Task goal |
Exactly the lines from the one containing "board's top edge." through the one containing "obj.parent = None" must be returned; include both ends and nothing else.

Data provided |
● ● ●

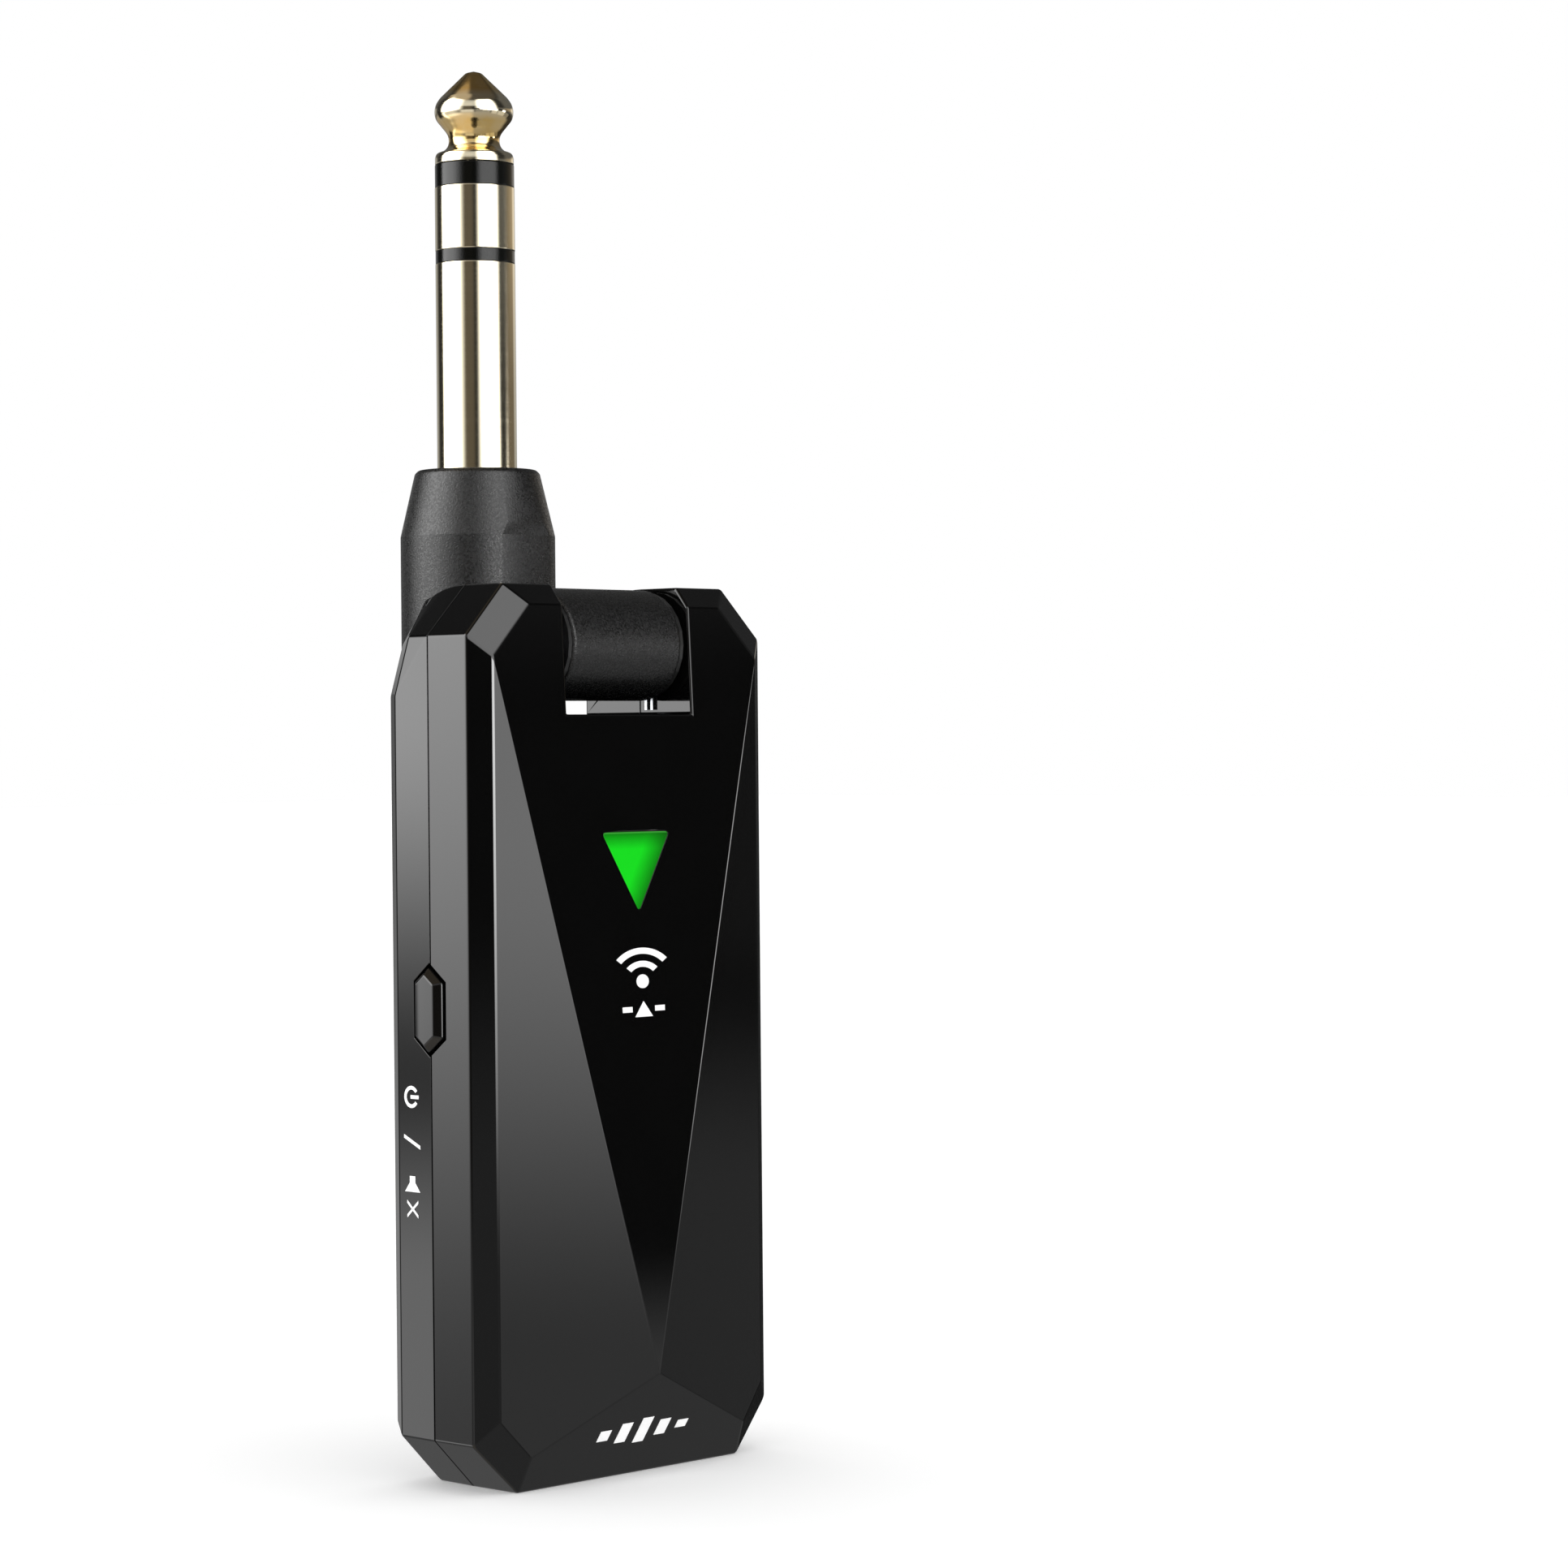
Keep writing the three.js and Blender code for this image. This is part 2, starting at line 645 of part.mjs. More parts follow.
// A tube down the plug's core that ends in a band at the plug's surface.
const bandedTube = ([inner, outer], foot, [bandFoot, bandTop]) =>
  turned([
    [inner, foot],
    [outer, foot],
    [outer, bandFoot + GAP],
    [PLUG_RADIUS, bandFoot + GAP],
    [PLUG_RADIUS, bandTop],
    [inner, bandTop],
    [inner, foot],
  ]);

const plugSleeve = () =>
  turned([
    [CORE.bore, FLANGE.from],
    [FLANGE.radius, FLANGE.from],
    [FLANGE.radius, FLANGE.to],
    [PLUG_RADIUS, FLANGE.to],
    [PLUG_RADIUS, RING_BAND[0]],
    [CORE.bore, RING_BAND[0]],
    [CORE.bore, FLANGE.from],
  ]);

// A flat ring with a solder tab that reaches towards the hinge.
function terminal(inner, outer, reach) {
  const { thickness, tab } = TERMINAL;
  const strip = block([-tab, -reach, 0], [tab, -(inner + outer) / 2, thickness]);
  return join(turned(ringProfile(inner, outer, 0, thickness)), strip);
}

// ---------------------------------------------------------------- the assembly

const light = group([
  piece("led_lens", ledLens(), greenLens),
  piece("light_shroud", lightShroud(), whitePlastic),
  onBoard("status_led", [1.6, 1.6, 0.7], whitePlastic, 0, (LIGHT.top + LIGHT.bottom) / 2),
]);

const switchPlace = [SWITCH.x, SWITCH.y, BUTTON.z];
const powerSwitch = group([
  piece("power_button", powerButton(), glossBlack),
  piece("switch_body", switchBody(), chipBlack, switchPlace),
  piece("switch_plunger", switchPlunger(), whitePlastic, switchPlace),
]);

const electronics = group([
  piece("main_board", mainBoard(), boardGreen),
  onBoard("radio_shield", [12, 12, 1.6], foilSilver, 0, 17),
  piece("antenna", antenna(), steel, [0, BOARD.front - GAP, ANTENNA.z]),
  onBoard("control_chip", [6, 6, 0.9], chipBlack, -4, 30),
  onBoard("audio_chip", [4, 4, 0.8], chipBlack, 6, 36),
  piece("charging_socket", chargingSocket(), steel),
  piece("socket_tongue", socketTongue(), nylonBlack),
]);

function batteryTape() {
  const { half, halfLength, thickness } = BATTERY_TAPE;
  return block([-half, 0, -halfLength], [half, thickness, halfLength]);
}

function batterySocket() {
  const { half, halfHeight, depth } = BATTERY_SOCKET;
  return block([-half, 0, -halfHeight], [half, depth, halfHeight]);
}

// A lead from the socket's top edge up to the cell's lower end, on one side of the other.
function batteryLead(side) {
  const socketX = BATTERY_SOCKET.x + side;
  const cellX = -1 + 1.6 * side;
  const socketTop = BATTERY_SOCKET.z + BATTERY_SOCKET.halfHeight;
  const cellFoot = BATTERY.z - BATTERY.length / 2;
  return wire(
    [
      [socketX, 0.9, socketTop + 0.1],
      [socketX, 1, socketTop + 1],
      [cellX, 1.8, socketTop + 1.9],
      [cellX, BATTERY.y, cellFoot - 1],
    ],
    LEAD_RADIUS,
  );
}

const battery = group([
  piece(
    "battery_cell",
    new RoundedBoxGeometry(BATTERY.width, BATTERY.thickness, BATTERY.length, 2, 0.8),
    foilSilver,
    [BATTERY.x, BATTERY.y, BATTERY.z],
  ),
  piece("battery_tape", batteryTape(), tapeWhite, [
    BATTERY.x,
    BATTERY.y + BATTERY.thickness / 2 + GAP,
    BATTERY.z,
  ]),
  piece("battery_socket", batterySocket(), whitePlastic, [
    BATTERY_SOCKET.x,
    BOARD.back + GAP,
    BATTERY_SOCKET.z,
  ]),
  piece("battery_lead_negative", batteryLead(-1), blackWire),
  piece("battery_lead_positive", batteryLead(1), redWire),
]);

const screws = group(
  SCREWS.map(([x, z], i) =>
    piece(`case_screw_${i + 1}`, caseScrew(), steel, [x, BACK - SCREW.recess + GAP, z]),
  ),
);

const plug = group(
  [
    piece("plug_tip", plugTip(), nickel),
    piece("tip_insulator", bandedTube(CORE.tip, -13.3, TIP_BAND), insulatorGrey),
    piece("plug_ring", bandedTube(CORE.ring, -13, [RING_BAND[1], TIP_BAND[0]]), nickel),
    piece("ring_insulator", bandedTube(CORE.sleeve, -12.1, RING_BAND), insulatorGrey),
    piece("plug_sleeve", plugSleeve(), nickel),
    piece("sleeve_terminal", terminal(2.5, 4.1, 4.3), gold, [0, 0, -11.52]),
    piece("terminal_washer_1", turned(ringProfile(2.5, 4, -12.1, -11.57)), nylonBlack),
    piece("ring_terminal", terminal(1.95, 3.4, 4.2), gold, [0, 0, -12.45]),
    piece("terminal_washer_2", turned(ringProfile(1.95, 3.4, -13, -12.5)), nylonBlack),
    piece("tip_terminal", terminal(0.85, 2.4, 4.1), gold, [0, 0, -13.66]),
  ],
  [0, BOOT.y, BOOT.top],
);

const washerX = BARREL.half + GAP;
const springX = washerX + WASHER.thickness + GAP;
const circlipX = BEARING_RIB.to + CIRCLIP.clearance;
const hinge = group([
  piece("plug_arm", plugArm(), grainBlack),
  piece("left_pivot", leftPivot(), steel),
  piece("right_pivot", rightPivot(), steel),
  piece("left_friction_washer", frictionWasher(), nylonBlack, [-washerX - WASHER.thickness, 0, 0]),
  piece("right_friction_washer", frictionWasher(), nylonBlack, [washerX, 0, 0]),
  piece("left_wave_spring", waveSpring(), steel, [-springX - SPRING.room, 0, 0]),
  piece("right_wave_spring", waveSpring(), steel, [springX, 0, 0]),
  piece("left_circlip", circlip(), steel, [-circlipX - CIRCLIP.thickness, 0, 0]),
  piece("right_circlip", circlip(), steel, [circlipX, 0, 0]),
]);

// The signal pair runs from the plug's terminals through the arm and the hollow pivot.
function armWire(side) {
  const offset = side * SIGNAL_WIRE.apart;
  const inPivot = -PIVOT.outer + 0.2;
  return wire(
    [
      [offset, 9.2, side < 0 ? -0.2 : -0.6],
      [offset, 6, 0],
      [offset - 0.1, 2.2, 0],
      [offset - 1.2, 0.2 - offset, 0],
      [-4.5, -offset, 0],
      [inPivot, -offset, 0],
    ],
    SIGNAL_WIRE.radius,
  );
}

const armWires = group([
  piece("arm_sleeve_wire", armWire(-1), blackWire),
  piece("arm_tip_wire", armWire(1), whiteWire),
]);

// The same pair goes on from the pivot's end down to the board's top edge.
function boardWire(side) {
  const offset = side * SIGNAL_WIRE.apart;
  return wire(
    [
      [-11.8, HINGE.y - offset, HINGE.z],
      [-12.9, HINGE.y - offset, HINGE.z - 1.6],
      [-12.6, HINGE.y - 1.1 - offset, HINGE.z - 4.6],
      [-10.6 + offset, HINGE.y - 0.8, NOTCH_FLOOR - 1.6 + offset],
      [-7 + 2 * offset, BOARD.front - 0.5, BOARD.top - 1],
    ],
    SIGNAL_WIRE.radius,
  );
}

const boardWires = group([
  piece("board_sleeve_wire", boardWire(-1), blackWire),
  piece("board_tip_wire", boardWire(1), whiteWire),
]);

export default group([
  piece("front_shell", frontShell(), glossBlack),
  piece("rear_shell", rearShell(), glossBlack),
  light,
  powerSwitch,
  electronics,
  battery,
  screws,
  boardWires,
  group([hinge, plug, armWires], [0, HINGE.y, HINGE.z]),
]);
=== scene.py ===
"""Looks of a wireless guitar transmitter: gloss black faceted case, grained arm, polished plug."""

import json
import math

import bmesh
import bpy
from mathutils import Matrix, Vector

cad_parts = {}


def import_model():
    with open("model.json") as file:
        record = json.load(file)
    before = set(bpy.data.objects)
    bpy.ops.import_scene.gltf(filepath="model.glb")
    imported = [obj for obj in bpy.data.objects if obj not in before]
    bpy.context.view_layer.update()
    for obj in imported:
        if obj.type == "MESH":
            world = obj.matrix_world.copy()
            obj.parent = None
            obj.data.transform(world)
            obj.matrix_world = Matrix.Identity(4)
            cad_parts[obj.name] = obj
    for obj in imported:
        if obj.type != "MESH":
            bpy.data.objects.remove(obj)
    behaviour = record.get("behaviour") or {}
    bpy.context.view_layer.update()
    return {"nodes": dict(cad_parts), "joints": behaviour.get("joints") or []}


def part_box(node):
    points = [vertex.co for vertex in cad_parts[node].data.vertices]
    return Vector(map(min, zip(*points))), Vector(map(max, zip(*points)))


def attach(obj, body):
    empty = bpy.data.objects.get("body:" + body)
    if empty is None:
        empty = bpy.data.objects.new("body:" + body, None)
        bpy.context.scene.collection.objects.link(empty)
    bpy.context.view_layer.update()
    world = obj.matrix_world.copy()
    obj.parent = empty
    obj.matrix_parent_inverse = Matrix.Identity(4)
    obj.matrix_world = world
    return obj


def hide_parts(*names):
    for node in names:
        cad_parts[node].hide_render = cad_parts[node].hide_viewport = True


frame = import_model()

# ------------------------------------------------------------------ sizes, in millimetres

MM = 0.001


def box_mm(node):
    low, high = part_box(node)
    return low / MM, high / MM


FRONT_LOW, FRONT_HIGH = box_mm("front_shell")
REAR_HIGH = box_mm("rear_shell")[1]
HALF = FRONT_HIGH.x
HEIGHT = FRONT_HIGH.z
SEAM = FRONT_HIGH.y
BACK = REAR_HIGH.y
FRONT = -BACK
WALL = 1.5
CORNER = 3.95  # leg of the 45 degree cut at each corner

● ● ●

Exercise answer |
// The same pair goes on from the pivot's end down to the board's top edge.
function boardWire(side) {
  const offset = side * SIGNAL_WIRE.apart;
  return wire(
    [
      [-11.8, HINGE.y - offset, HINGE.z],
      [-12.9, HINGE.y - offset, HINGE.z - 1.6],
      [-12.6, HINGE.y - 1.1 - offset, HINGE.z - 4.6],
      [-10.6 + offset, HINGE.y - 0.8, NOTCH_FLOOR - 1.6 + offset],
      [-7 + 2 * offset, BOARD.front - 0.5, BOARD.top - 1],
    ],
    SIGNAL_WIRE.radius,
  );
}

const boardWires = group([
  piece("board_sleeve_wire", boardWire(-1), blackWire),
  piece("board_tip_wire", boardWire(1), whiteWire),
]);

export default group([
  piece("front_shell", frontShell(), glossBlack),
  piece("rear_shell", rearShell(), glossBlack),
  light,
  powerSwitch,
  electronics,
  battery,
  screws,
  boardWires,
  group([hinge, plug, armWires], [0, HINGE.y, HINGE.z]),
]);
=== scene.py ===
"""Looks of a wireless guitar transmitter: gloss black faceted case, grained arm, polished plug."""

import json
import math

import bmesh
import bpy
from mathutils import Matrix, Vector

cad_parts = {}


def import_model():
    with open("model.json") as file:
        record = json.load(file)
    before = set(bpy.data.objects)
    bpy.ops.import_scene.gltf(filepath="model.glb")
    imported = [obj for obj in bpy.data.objects if obj not in before]
    bpy.context.view_layer.update()
    for obj in imported:
        if obj.type == "MESH":
            world = obj.matrix_world.copy()
            obj.parent = None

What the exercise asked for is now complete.